The branches of the world-tree reach up into the blue void of potentiality to touch the Sun and the Moon, the Two Lights of our Earthly sky that bring us life and light. The word twilight comes from the merging of the word “two lights”, meaning the time when the sun and the moon are both in the sky together, the veils between the worlds are thin and communication easy.

 Moon and Sun, goddess and god, lady and lord, soul and personality … this is how we see duality, as two sides of one coin. I explore this concept in the Wye’s Woman Workshops. The river Wye is our Mother River here and I live very close to her. The Celtic tradition is an and/and one, rather than either/or, we integrate rather than separate. We include and adapt rather than separate ourselves off. This can make us hard to find as we will have blended … shapeshifted … with what is around us, indeed the Well-Maidens story is about this very concept and how it changes the concepts of what is evil. We say evil is inappropriate good, evil often results from someone “having your best interests at heart” whilst not asking what your needs are.

This stone image is very ancient and depicts the same things in a different way. The word at the top is “Darwent” referring to the river Derwent which flows through Derby, an ancient site as well as a modern city. The word at the bottom is duir, Brythonic for oak. The image shows an oak tree with seven roots and seven branches, all intertwined. Around the edge is the triple spiral.

NB – it’s interesting that in the second half of the 20th century scientists discovered the DNA … a double helix and a triple spiral.
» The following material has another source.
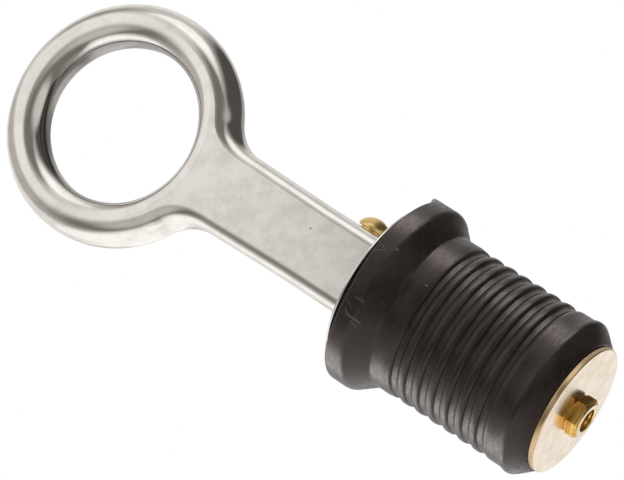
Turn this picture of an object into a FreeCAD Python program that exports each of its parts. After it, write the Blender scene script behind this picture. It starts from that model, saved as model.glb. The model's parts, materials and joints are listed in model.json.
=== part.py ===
import FreeCAD, Part
import math
import os

import Sketcher

# Expansion drain plug with a folding snap handle.
#
# A rubber plug is squeezed endways between two washers. A brass stud runs
# through all three, and a stamped handle with a finger ring turns on a pin in
# the stud's eye. The handle's two flanges are cams that stand on the upper
# washer: folding the handle down draws the stud up, so the rubber bulges.
#
# Millimetres. The origin is on the plug's axis where the barrel meets the
# flare of its head. +Z runs up the axis to the finger ring, X is the pin's
# axis, and the handle's flat face looks towards -Y.

# Alias, size and meaning of each cell of the sheet.
SIZES = (
    ("barrel_radius", 12.15, "rubber barrel, on its bands and rib crests"),
    ("barrel_length", 23.6, "from the end chamfer to the flare of the head"),
    ("chamfer_height", 2.5, "end chamfer, along the axis"),
    ("end_radius", 10.25, "flat lower end of the rubber"),
    ("neck_length", 3.1, "plain band between the head and the first groove"),
    ("groove_count", 7, "grooves that part the ribs"),
    ("groove_pitch", 2.5, "from groove to groove"),
    ("groove_depth", 0.6, "below the rib crests"),
    ("rib_land", 0.3, "flat left on each crest"),
    ("flare_height", 3.0, "cone under the head"),
    ("head_radius", 14.75, "rubber head"),
    ("head_height", 6.2, "from the barrel to the top face"),
    ("head_corner_radius", 1.5, "lower corner of the head"),
    ("head_edge_radius", 0.9, "upper edge of the head"),
    ("top_washer_radius", 13.0, "stainless washer on the head"),
    ("top_washer_thickness", 1.0, "stainless washer on the head"),
    ("end_washer_radius", 10.0, "brass washer on the lower end"),
    ("end_washer_thickness", 0.9, "brass washer on the lower end"),
    ("washer_edge_radius", 0.2, "broken edges of both washers"),
    ("stud_radius", 2.1, "shank of the brass stud"),
    ("thread_radius", 1.7, "threaded end of the stud"),
    ("thread_length", 10.0, "from the shoulder to the stud's end"),
    ("shank_clearance", 0.2, "round the stud in the rubber and washers"),
    ("thread_clearance", 0.03, "round the thread in the nut"),
    ("eye_radius", 2.7, "eye of the stud, round the pin"),
    ("eye_width", 7.8, "eye of the stud, along the pin"),
    ("nut_across_flats", 5.6, "brass nut"),
    ("nut_height", 2.2, "brass nut"),
    ("nut_chamfer", 0.45, "corners of the nut's lower face"),
    ("nut_turn", 8.0, "degrees that the nut is turned from the pin's line"),
    ("stud_recess", 1.1, "from the nut's lower face in to the stud's end"),
    ("pin_radius", 1.5, "pivot pin"),
    ("pin_clearance", 0.06, "round the pin in the stud's eye"),
    ("pin_head_radius", 2.6, "domed head of the pin"),
    ("pin_head_height", 2.35, "domed head of the pin"),
    ("rivet_flare", 0.6, "flush riveted end: its extra radius and its depth"),
    ("sheet_thickness", 1.1, "stamped sheet of the handle"),
    ("front_reach", 4.2, "from the pin's axis to the flat front face"),
    ("channel_depth", 3.9, "from the front face to the rolled back edge"),
    ("edge_radius", 2.35, "rounded outer edge of the stamping"),
    ("hole_edge_radius", 2.1, "rounded edge of the finger hole"),
    ("arm_width_low", 12.4, "arm of the handle at its cams"),
    ("flank_height", 6.0, "from the pin up to where the arm starts to widen"),
    ("arm_width_high", 13.0, "arm of the handle where its fillets start"),
    ("neck_fillet_radius", 6.5, "fillets between arm and ring"),
    ("ring_radius", 18.6, "outside of the finger ring"),
    ("ring_hole_radius", 12.15, "hole of the finger ring"),
    ("ring_to_pin", 42.1, "from the pin's axis to the ring's centre"),
    ("side_shift", -0.55, "how far the handle sits off centre on its pin"),
    ("cam_low", 5.7, "from the pin's axis to the flange's foot"),
    ("cam_rise", 1.9, "lift of the cam for each radian of fold"),
    ("cam_gap", 0.08, "between the cams and the washer"),
    ("heel_length", 1.2, "flat of the heel above the end of the cam"),
    ("heel_radius", 4.5, "rounded top of the heel"),
    ("sweep_radius", 9.0, "hollow curve from the heel to the arm"),
)

FOLD = math.radians(90)
CAM_ARCS = 5
OVERCUT = 2.0


class Size:
    """A size held both as a number and as an expression in the sheet's names."""

    def __init__(self, value, text):
        self.value = value
        self.text = text

    def __add__(self, other):
        other = as_size(other)
        return Size(self.value + other.value, f"({self.text} + {other.text})")

    def __sub__(self, other):
        other = as_size(other)
        return Size(self.value - other.value, f"({self.text} - {other.text})")

    def __mul__(self, other):
        other = as_size(other)
        return Size(self.value * other.value, f"({self.text} * {other.text})")

    def __truediv__(self, other):
        other = as_size(other)
        return Size(self.value / other.value, f"({self.text} / {other.text})")

    def __neg__(self):
        return as_size(0) - self

    def root(self):
        return Size(math.sqrt(self.value), f"sqrt({self.text})")


def as_size(number):
    """A bare number as a size, and a size as it is."""
    if isinstance(number, Size):
        return number
    return Size(float(number), f"{float(number):.10f}")


class Sheet:
    """The spreadsheet, read as one size for each alias."""

    def __init__(self, doc):
        cells = doc.addObject("Spreadsheet::Sheet", "Sizes")
        for row, (alias, value, meaning) in enumerate(SIZES, start=1):
            cells.set(f"A{row}", alias)
            cells.set(f"B{row}", str(value))
            cells.set(f"C{row}", meaning)
            cells.setAlias(f"B{row}", alias)
        doc.recompute()
        for alias, _, _ in SIZES:
            setattr(self, alias, Size(float(cells.get(alias)), f"Sizes.{alias}"))


def bind(thing, prop, size):
    """Ties a property to the sheet."""
    thing.setExpression(prop, as_size(size).text)


def new_body(doc, name, x=0, z=0):
    """An empty body whose own origin stands at (x, 0, z) of the part."""
    body = doc.addObject("PartDesign::Body", name)
    body.Label = name
    bind(body, ".Placement.Base.x", x)
    bind(body, ".Placement.Base.z", z)
    return body


def new_sketch(body, name, role):
    """A sketch on one of the body's own origin planes."""
    sketch = body.newObject("Sketcher::SketchObject", name)
    plane = next(f for f in body.Origin.OriginFeatures if f.Role == role)
    sketch.AttachmentSupport = [(plane, "")]
    sketch.MapMode = "FlatFace"
    return sketch


def fix(sketch, kind, ids, size):
    """Adds a dimension to the sketch and ties it to the sheet."""
    size = as_size(size)
    index = sketch.addConstraint(Sketcher.Constraint(kind, *ids, size.value))
    bind(sketch, f"Constraints[{index}]", size)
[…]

Makes me think our ancestors knew things, even if they didn’t express them as we do today, perhaps they knew them more deeply than us?

Additionally, the stone oak image is reminiscent of a fantastic archaeological find in 1999, known as Seahenge. An incredible 3000-4000 upside-down oak tree was uncovered by especially low tides off the Norfolk coast. The huge oak tree was surrounded by a henge of oak ... a sacred place if ever there was one. In the image of Duir it would be difficult, apart from the writing, to know which way up the tree should be. The concept of putting one’s branches into the earth and one’s roots into the sky is quite common all over the Earth as one of turning back to help, of turning things upside-down, of one’s wisdom being in one’s roots, etc.

Asking ... Choice

Asking and choice are fundamental to us, see my blog where I recently told the tale of Ragnall’s Wedding. We ask our elder brothers, the rest of creation as humans are new-boy-on-the-block in Earth’s evolution. Grammarye shows this in lore-stories like Cyllhwych and Olwen, or Dyfrig’s and Gwydion’s  pigs (Ceridwen’s totem). We ask our Familiars (Grammarye for power animals) them to help us … and we listen.